Elvis played his acoustic Gibson and sang four songs – “What’s So Funny About Peace, Love and Understanding,” “Milk of Human Kindness,” and two others I recognized but didn’t know the names of. The truth is, I thought Elvis was great in the late 1970s and through most of the 1980s, but I stopped buying his stuff after Spike and lately I think he’s easier to admire than to like. But he played and sang beautifully last night and I admit to having been excited when I saw his name on the program and thrilled again when he was on stage. While he sang, Dana Reeve, who was sitting at Bobby’s table, got up and left, although I don’t think it was because of any dissatisfaction with Elvis.
When the party was over, I wanted to say hello to Hamilton Fish, who had the bad form to lose to Sue Kelly in a Congressional race that I covered 11 years ago when Kelly was swept in during the “Gingrich revolution,” but I had to wait for him to finish a tete-a-tete with Arianna Huffington (I had tried to say hello to him earlier but he was having a tete-a-tete with Uma). Ham is a true blue-blood whose direct lineage goes back to a Nicholas Fish, I believe, an aide to George Washington who named his son after Alexander Hamilton, thus starting a long line of Ham Fishes (a friend of mine who worked for his campaign proposed this for a slogan – “Ham Fish: Two of the Basic Food Groups”). Nevertheless he’s a good guy. Even 11 years later he bemoaned the fact that his vanquisher is still in office, and he said he is pessimistic that Democrats will ever overcome the right wing.

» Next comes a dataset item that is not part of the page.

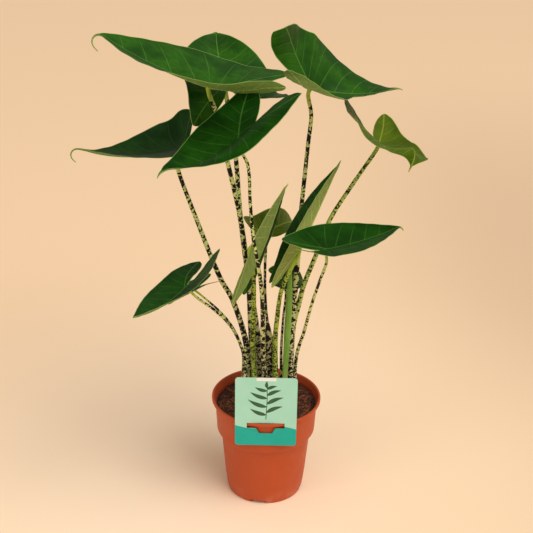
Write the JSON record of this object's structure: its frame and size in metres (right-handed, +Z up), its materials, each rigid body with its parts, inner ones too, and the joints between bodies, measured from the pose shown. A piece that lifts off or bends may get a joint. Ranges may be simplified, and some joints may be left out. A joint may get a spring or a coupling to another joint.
{
  "type": "potted zebrina alocasia",
  "caption": "House plant with arrow-shaped green leaves on tall banded stalks, growing in soil in a terracotta-coloured plastic nursery pot with a plant card hooked on its rim.",
  "frame": {"origin": "middle of the pot's underside, on the surface that it stands on", "axes": "+Z up along the pot's axis, -Y towards the side with the plant card, +X to the right seen from that side"},
  "size_m": [0.5049, 0.3819, 0.7509],
  "materials": {
    "pot": "satin injection-moulded plastic",
    "soil": "rough crumbly potting soil",
    "card": "coated printed card",
    "leaf": "waxy glossy leaf skin",
    "young_leaf": "waxy young leaf skin",
    "stalk": "satin, banded near-black on cream",
    "young_stalk": "satin, finely banded on green",
    "new_leaf": "smooth satin"
  },
  "bodies": {
    "root": {"pot": "pot", "soil": "soil", "plant_card": "card", "leaf_01_blade": "leaf", "leaf_01_stalk": "stalk", "leaf_02_blade": "leaf", "leaf_02_stalk": "stalk", "leaf_03_blade": "leaf", "leaf_03_stalk": "stalk", "leaf_04_blade": "leaf", "leaf_04_stalk": "stalk", "leaf_05_blade": "leaf", "leaf_05_stalk": "stalk", "leaf_06_blade": "young_leaf", "leaf_06_stalk": "young_stalk", "leaf_07_blade": "leaf", "leaf_07_stalk": "stalk", "leaf_08_blade": "leaf", "leaf_08_stalk": "stalk", "leaf_09_blade": "leaf", "leaf_09_stalk": "stalk", "leaf_10_blade": "leaf", "leaf_10_stalk": "stalk", "leaf_11_blade": "leaf", "leaf_11_stalk": "stalk", "leaf_12_blade": "leaf", "leaf_12_stalk": "stalk", "leaf_13_blade": "leaf", "leaf_13_stalk": "stalk", "new_leaf": "new_leaf"}
  },
  "joints": []
}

For one night though, all was well in the world of environmental advocacy. Kennedy knows how to flatter his supporters, how to choose inspiring rhetoric (he’s been giving the same basic speech since the first time I heard him talk, in 1988, at Rye High School), and he knows how to demonize the forces of greed and despoliation. So despite Ham Fish’s pessimism, I left feeling good. The event raised well over $1 million for Riverkeeper. Too bad Long Island Sound has nothing comparable.